Fortunately Léopold Vansteeger could draw on several years' experience and an extensive archive of drawings carefully put together by his father. The Simonet-Deanscutter establishment had achieved international recognition for its art-deco designs in Brussels in 1935 and in Paris in 1937. The modern services produced by the Pierre Vansteeger workshop in its early years are clearly indebted to the art deco, and especially the French. The Moderne N° 14 service is a particularly good example of this. It is in line with the designs produced by Tétard and Puiforcat, which is hardly surprising given that the Vansteeger archive contains several blueprints and design prints by these firms.

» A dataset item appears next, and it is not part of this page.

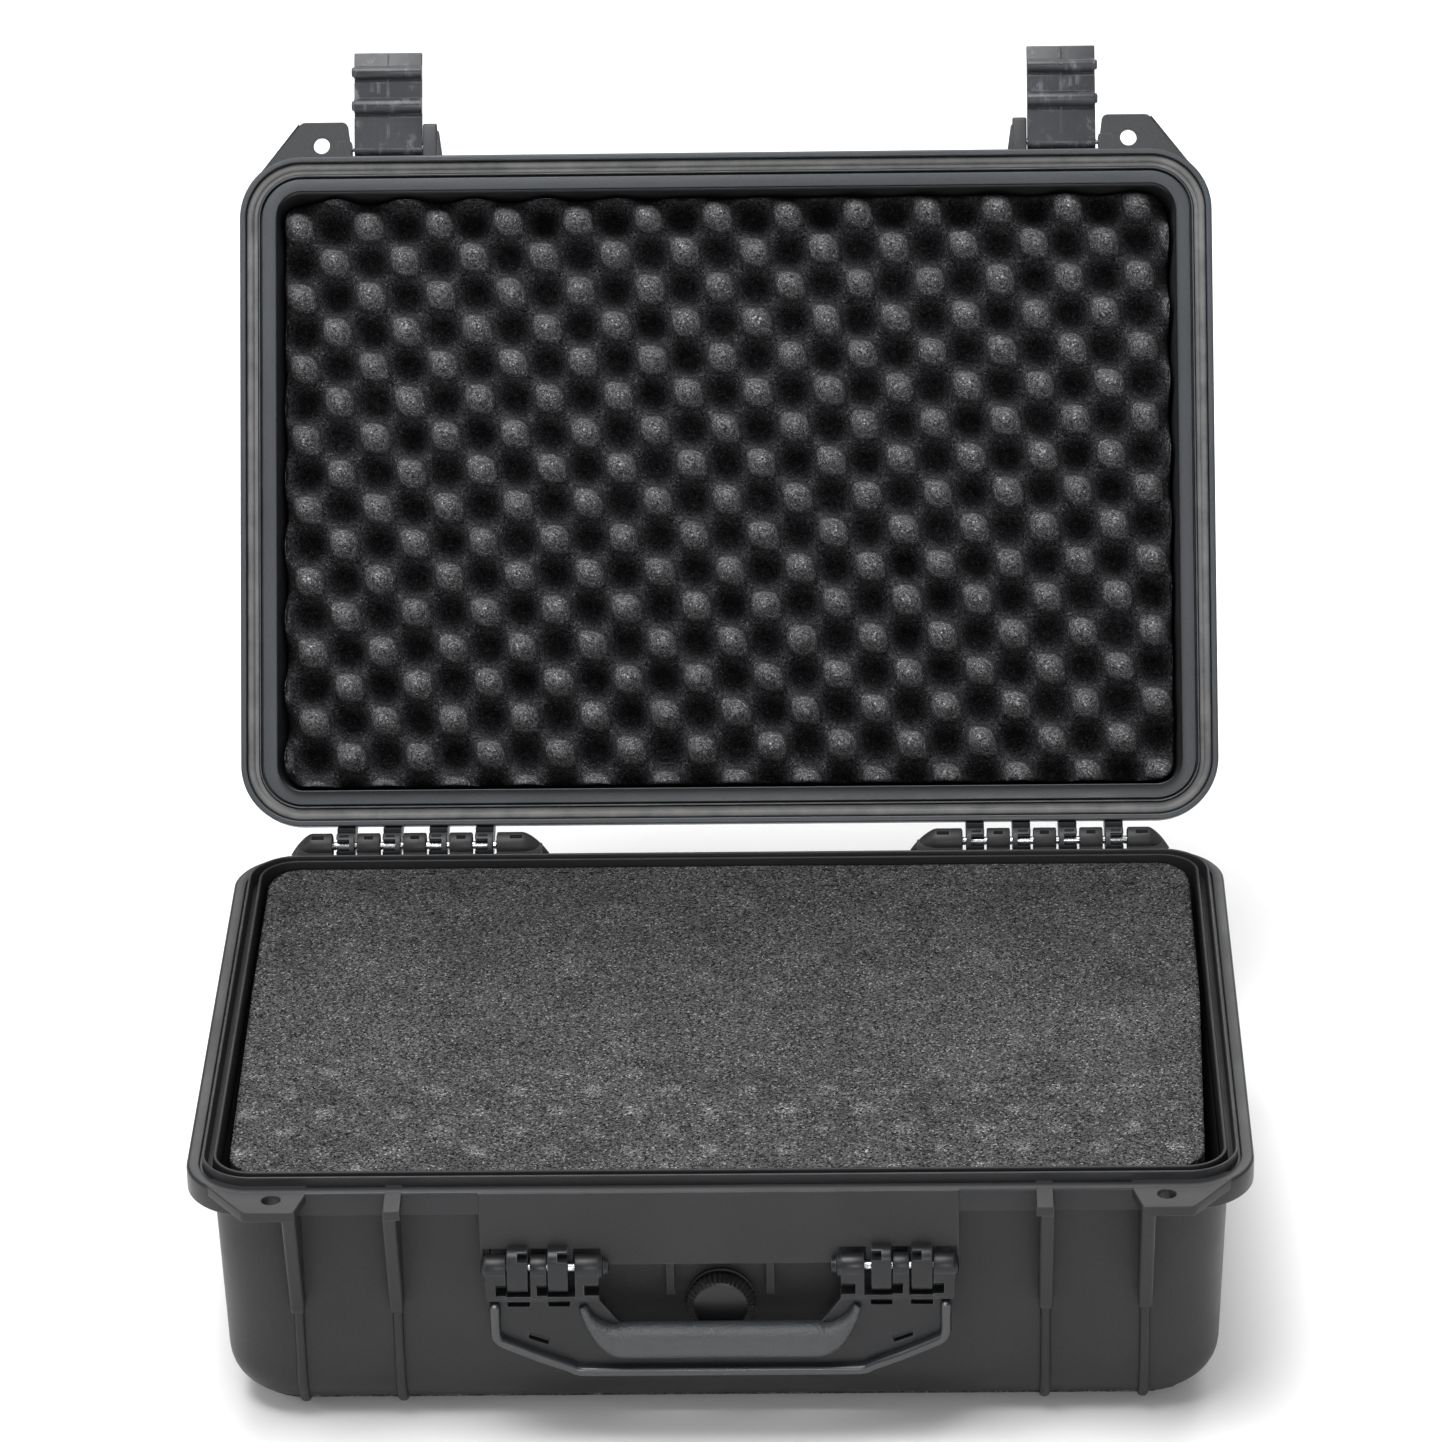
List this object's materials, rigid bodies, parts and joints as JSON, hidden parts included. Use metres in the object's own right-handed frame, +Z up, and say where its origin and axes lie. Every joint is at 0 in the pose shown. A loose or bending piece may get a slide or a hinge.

The number of new designs after 1951 is very limited and only very exceptionally is a drawing signed by Léopold Vansteeger as “L. Vansteeger” or “L. Vansteeger 66 r. G. Moreau”. The number of dated drawings from the 1950s, 1960s and 1970s are also few and far between. Be this as it may, most of these sketches derive from or were destined for other firms, like Altenloh and Leysen.

As the successor of former purveyor to the royal household Simonet-Deanscutter, commissions from the Belgian royal house still regularly came Vansteeger's way, and particularly orders for sports trophies, though he had to compete with Wolfers and two Portuguese companies in this area.

Over the years Pierre Vansteeger worked increasingly as a subcontractor for large companies (e.g. Altenloh and Wolfers) and shops (Brakmijn, Leyns, Leysen, Massaux, Matelot, Ruys, etc.) and after 1970 the emphasis was more and more on restoration work. As the years passed the number of employees in the Vansteeger workshop declined. Silversmith Antoine Niset (1903–1994) worked for Vansteeger from 1945 to 1968.

Léopold Alexandre Vansteeger died in Anderlecht on December 3rd 2004.